What are the rules for a valid dereferencing of a null pointer [in C++]?
C++ standard is actually somewhat non-specific about whether indirecting through a null pointer is valid by itself or not. It is not disallowed explicitly. The standard used to use "dereferencing the null pointer" as an example of undefined behaviour, but this example has since been removed.
There is an active core language issue CWG-232 titled "Is indirection through a null pointer undefined behavior?" where this is discussed. It has a proposed change of wording to explicitly allow indirection through a null pointer, and even to allow "empty" references in the language. The issue was created 20 years ago, has last been updated 15 years ago, when the proposed wording was found insufficient.
Here are a few examples:
X* ptr = nullptr;
*ptr;
Above, the result of the indirection is discarded. This is a case where standard is not explicit about its validity one way or another.

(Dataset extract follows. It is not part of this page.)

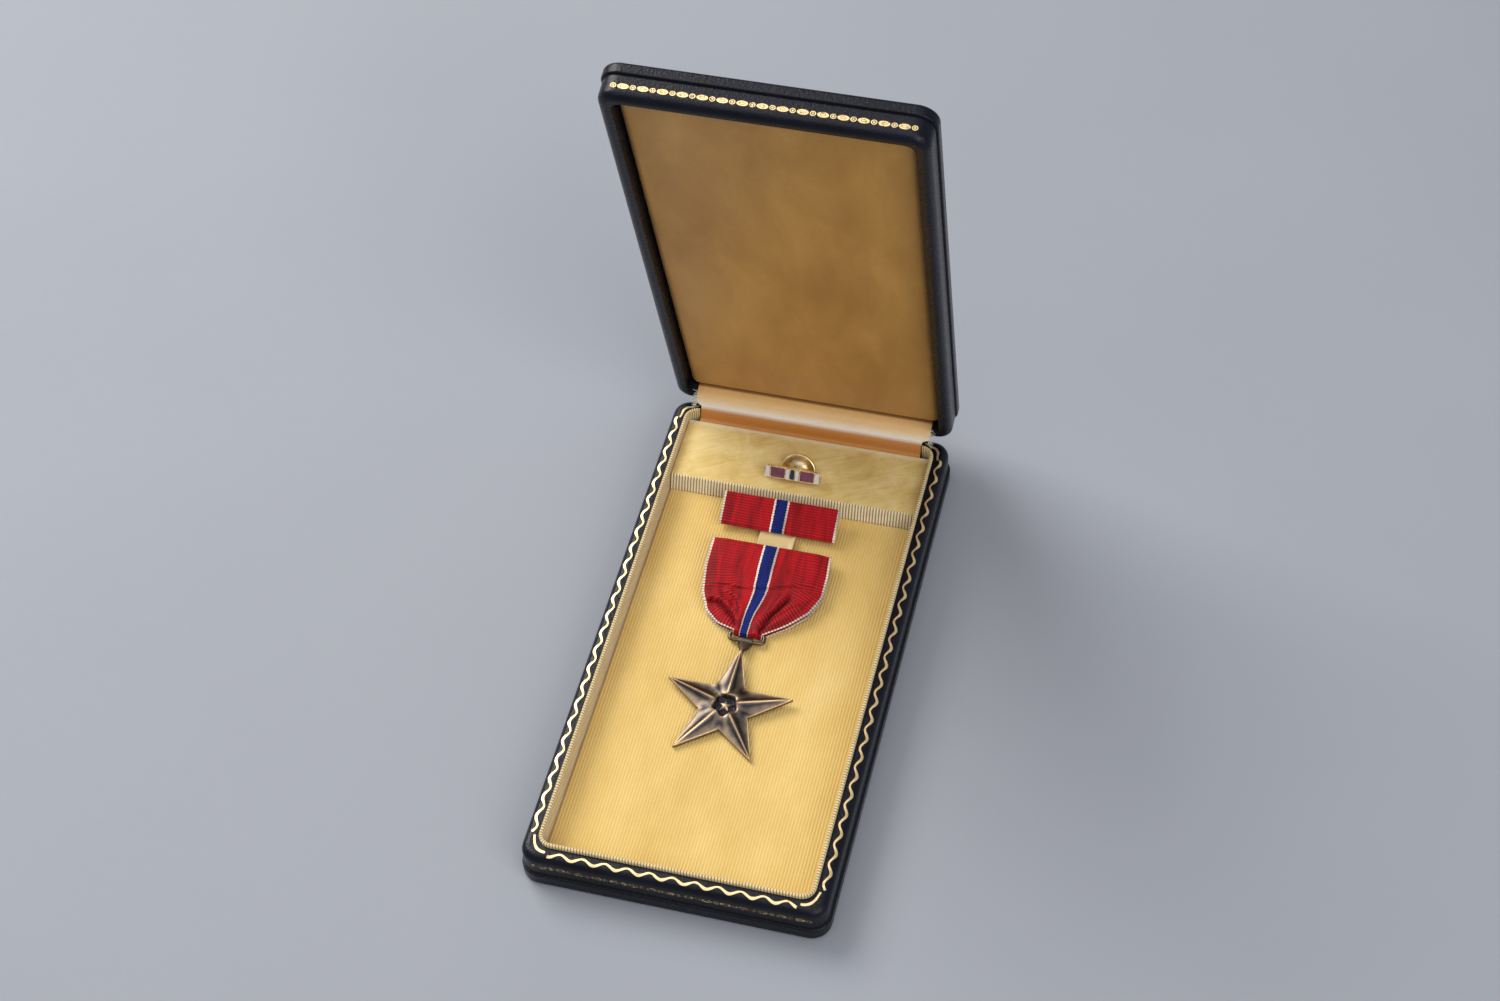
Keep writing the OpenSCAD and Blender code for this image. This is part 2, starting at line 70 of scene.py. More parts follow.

The proposed wording would have allowed this explicitly. This is also a fairly pointless operation.
X& x = *ptr;
X* ptr2 = &x; // ptr2 == nullptr?
Above, the result of indirection through null is bound to an lvalue. This is explicitly undefined behaviour now, but the proposed wording would have allowed this.
ptr->member_function();
Above, the result of indirection goes through lvalue-to-rvalue conversion. This has undefined behaviour regardless of what the function does, and would remain undefined in the proposed resolution of CWG-232. Same applies to all of your examples.
One consequence of this is that return this == nullptr; can be optimised to return false; because this can never be null in a well defined program.